Got put up on this dude in the summer, been tryin to remember his name for time….
Check out Kehinde Wileys’ works, they are pretty cool, he pretty much takes a modern black American subject are re-enacts a classic European monarch-esque pose or as Wikipedia puts it.
“Kehinde Wiley (born in Los Angeles, California in 1977) is a New York based painter who is known for his paintings of contemporary urban African American men in poses taken from the annals of art history. His painting style has been compared to that of such traditional portraitists as Reynolds, Gainsborough, Titian and Ingres. The Columbus Museum of Art, which hosted an exhibition of his work in 2007, describes his work with the following: “Kehinde Wiley has gained recent acclaim for his heroic portraits which address the image and status of young African-American men in contemporary culture.”

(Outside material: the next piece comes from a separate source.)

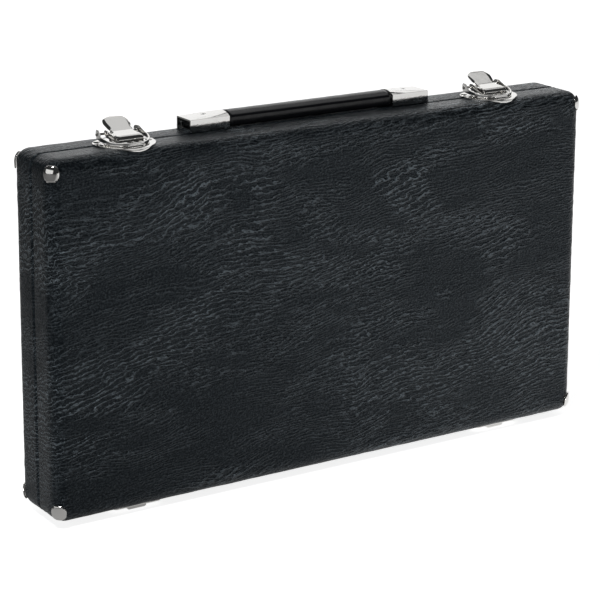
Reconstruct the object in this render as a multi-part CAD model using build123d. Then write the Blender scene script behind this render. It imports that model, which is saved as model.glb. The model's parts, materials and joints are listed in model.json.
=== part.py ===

Wiley’s paintings often blur the boundaries between traditional and contemporary modes of representation. Rendered in a realistic mode –– while making references to specific old master paintings –– Wiley creates a fusion of period styles, ranging from French rococo, Islamic architecture and West African textile design to urban hip–hop and the “Sea Foam Green” of a Martha Stewart Interiors colour swatch. Wiley’s slightly larger than life size figures are depicted in a heroic manner, as their poses connote power and spiritual awakening. Wiley’s portrayal of masculinity is filtered through these poses of power and spirituality.
His portraits are based on photographs of young men who Wiley sees on the street, begun last year with men mostly from Harlem’s 125th Street, the series now includes models from the South Central neighbourhood where he was born. Dressed in street clothes, they are asked to assume poses from the paintings of Renaissance masters, such as Titian and Tiepolo. Wiley also embraces French rococo ornamentation; his references to this style compliment his embrace of hip–hop culture. Similarly, the poses of his figures appear to derive as much from contemporary hip–hop culture as from Renaissance paintings.”